Quattordici anni di carcere, non di meno, per Alex Pompa, il 20enne che il 30 aprile del 2020 uccise a Collegno, in provincia di Torino, il padre per salvare la madre dall'ennesima lite familiare. Il pm Alessandro Aghemo, nel fare la sua richiesta ai giudici della corte d'Assise, si è detto "costretto" a proporre per lui una pena così elevata e ha invitato la stessa Corte di Assise di sollevare una questione di legittimità costituzionale sulla norma che impedisce di concedere la prevalenza delle numerose attenuanti.

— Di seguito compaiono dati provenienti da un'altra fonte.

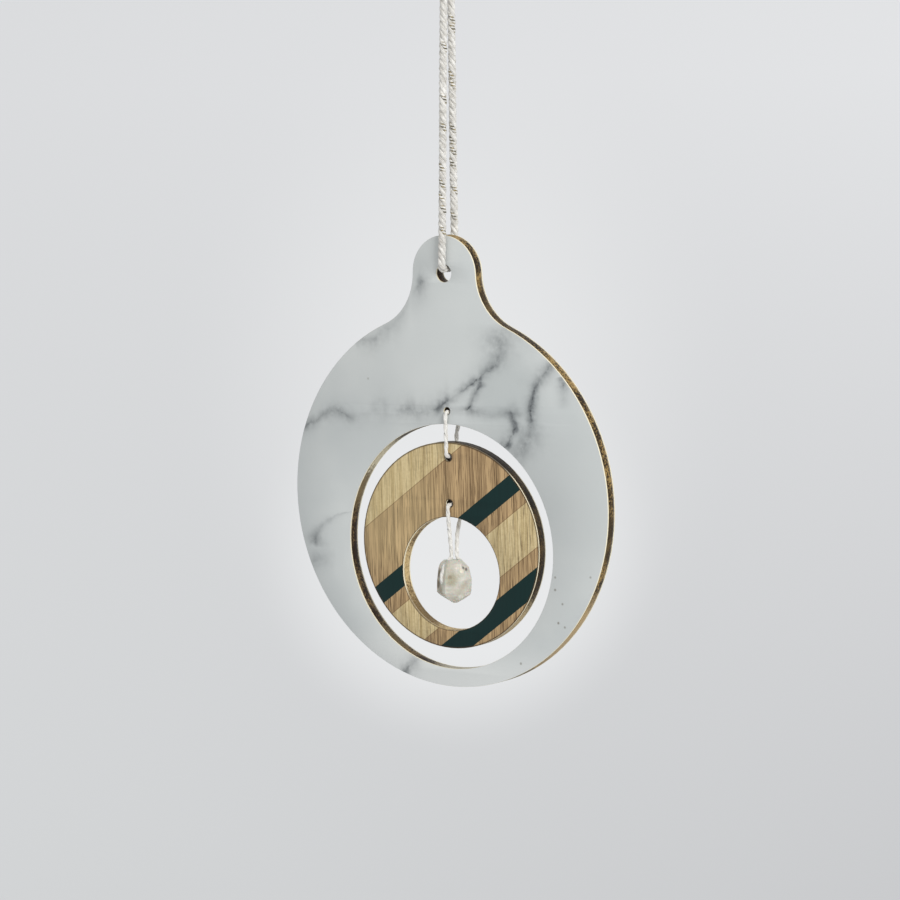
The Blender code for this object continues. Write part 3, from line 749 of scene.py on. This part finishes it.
# %% [markdown]
# ## Oak veneer with painted bands
# The ring is faced with straight-grained oak, its grain upright. Over it, slanting bands are painted: two of dark
# green, flat and opaque, and two of thin gold that lets the grain through. Oak's pores are short dark dashes, so the
# noise is stretched along the grain. The bands are a ramp across the slant, with hard steps where the masking was.

# %% Bands, in mm from the ring's centre across the slant, from the bottom up
BAND_SLANT_DEG = 36.8
RING_CENTRE_MM = -157.2
BAND_REACH_MM = 30.0
BANDS = [
    (-30.0, "oak"), (-25.2, "green"), (-19.6, "oak"), (-15.7, "line"), (-15.45, "gold"), (-4.3, "line"),
    (-4.1, "oak"), (-0.5, "green"), (4.4, "oak"), (18.65, "line"), (18.95, "gold"),
]
PAINTS = {"oak": (0, 0, 0, 1), "gold": (1, 0, 0, 1), "green": (0, 1, 0, 1), "line": (0, 0, 1, 1)}
# Each layer of grain: changes per mm across, through and along it, then the noise's detail and roughness
OAK_GRAIN = {
    "growth": ((0.70, 0.05, 0.010), 2.0, 0.5),
    "fibres": ((3.5, 1.0, 0.05), 4.0, 0.75),
    "pores": ((4.4, 1.0, 0.13), 2.0, 0.5),
}
# The hot beam scorched the veneer beside its cuts, fully in the first part of the scorch's width
SCORCH_MM = 0.5
SCORCH_CORE = 0.4
SCORCH_MOST = 0.85
# Each cut: its centre from the ring's, its radius, and on which side the wood is
SCORCHED_EDGES = [(0, 0, 27.5, -1), (0, -7.55, 15.15, 0.5), (0, 23.5, 1.05, 0.6), (0, 11.2, 1.05, 0.6)]


# %% Oak finish
def oak(name):
    """Oak veneer, upright grain, with its gold and green bands, and a painted highlight on the upper left."""
    material, tree, shader = new_finish(name, Roughness=0.5, IOR=1.45, Specular_IOR_Level=0.3)
    wood = in_mm(tree, RING_REST_TURN_DEG, RING_CENTRE_MM)
    grain = {}
    for layer, (stretch, detail, rough) in OAK_GRAIN.items():
        stretched = add(tree, "ShaderNodeMapping", {"Vector": wood, "Scale": stretch})
        grain[layer] = noise(tree, stretched, 1.0, detail, rough)
    tone = arith(tree, "MULTIPLY_ADD", grain["growth"], 0.6, grain["fibres"])
    light = ramp(tree, tone, 0.66, 0.90)
    bare = mix(tree, light, "#826A4B", "#B99C73")
    open_pore = ramp(tree, grain["pores"], 0.55, 0.62, most=0.9)
    bare = mix(tree, open_pore, bare, "#56412A")

    slant = math.radians(BAND_SLANT_DEG)
    uphill = (-math.sin(slant), 0, math.cos(slant))
    across = vector_arith(tree, "DOT_PRODUCT", wood, uphill)
    share = ramp(tree, across, -BAND_REACH_MM, BAND_REACH_MM)
    masks = add(tree, "ShaderNodeValToRGB", {0: share})
    masks.color_ramp.interpolation = "CONSTANT"
    stops = masks.color_ramp.elements
    for i, (start, paint) in enumerate(BANDS):
        at = (start + BAND_REACH_MM) / (2 * BAND_REACH_MM)
        stop = stops[i] if i < 2 else stops.new(at)
        stop.position = at
        stop.color = PAINTS[paint]
    painted = add(tree, "ShaderNodeSeparateColor", {0: masks.outputs["Color"]})

    rubbed = noise(tree, wood, 1.3, 4.0, 0.7)
    in_pores = ramp(tree, grain["pores"], 0.56, 0.66, 1.0, 0.30)
    cover = ramp(tree, rubbed, 0.28, 0.58, 0.55, 0.92)
    cover = arith(tree, "MULTIPLY", cover, in_pores)
    gold_tone = mix(tree, light, "#B8A273", "#DCCB9F")
    gilded = mix(tree, cover, bare, gold_tone)
    colour = mix(tree, painted.outputs[0], bare, gilded)
    # A painted highlight: a pale gold spot makes the upper left of the ring's face brighter
    colour = lay_stains_and_painted_light(tree, colour, wood, [((-18.0, 0, 8.0), 24.0, "#E6D09A", 0.20)])
    green_tone = mix(tree, grain["fibres"], "#001C1B", "#042B29")
    colour = mix(tree, painted.outputs[1], colour, green_tone)
    seam = arith(tree, "MULTIPLY", painted.outputs[2], 0.45)
    colour = mix(tree, seam, colour, "#6B5334")
    flat = vector_arith(tree, "MULTIPLY", wood, (1, 0, 1))
    for x, z, radius, outwards in SCORCHED_EDGES:
        away = vector_arith(tree, "DISTANCE", flat, (x, 0, z))
        faint, full = radius + outwards * SCORCH_MM, radius + outwards * SCORCH_CORE * SCORCH_MM
        scorched = ramp(tree, away, faint, full, most=SCORCH_MOST)
        colour = mix(tree, scorched, colour, "#3E2C18")
    metal = arith(tree, "MULTIPLY", painted.outputs[0], 0.22)
    bump = add(tree, "ShaderNodeBump", {"Height": grain["fibres"], "Strength": 0.3, "Distance": 0.00006})
    feed(tree, shader, Base_Color=colour, Metallic=metal, Normal=bump)
    return material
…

Giuseppe Pompa aveva 52 anni quando è stato ammazzato dal figlio Alex. È stata descritta come una persona "ossessiva, aggressiva, molesta e problematica". La moglie, Maria Caiola, ha detto in aula che nelle ore precedenti all'omicidio era stata chiamata "101 volte" da lui per questioni di gelosia, aggiungendo che nel corso dei mesi lei e i figli registravano le sue continue sfuriate "perché pensavamo che ci avrebbe ammazzato". Alex, che lo stesso pm ha definito "un bravo ragazzo, serio e studioso", il 30 aprile 2020 intervenne nella lite e colpì il padre 34 volte con 6 coltelli diversi. Poi fu lui stesso ad allertare i soccorsi e ha confessare tutto alle forze dell'ordine. Una perizia ha definito il giovane sofferente di una sindrome post-traumatica provocata dal comportamento paterno.

Secondo il pm le angherie e le vessazioni sono state "enfatizzate" nel corso del processo. "Giuseppe – ha osservato – si comportava in maniera ingiustificabile, ma ha pagato con la vita. Una pena più alta di quella che avrebbe meritato". Il magistrato ha comunque aggiunto che "era l'artefice delle sofferenze del figlio" e ha chiamato in causa le attenuanti generiche e della provocazione ‘per accumulo'. "Ma il codice – ha concluso – mi impedisce di chiedere la prevalenza delle attenuanti sull'aggravante del vincolo di parentela e quindi una pena inferiore. Valutino i giudici se questa norma è ragionevole".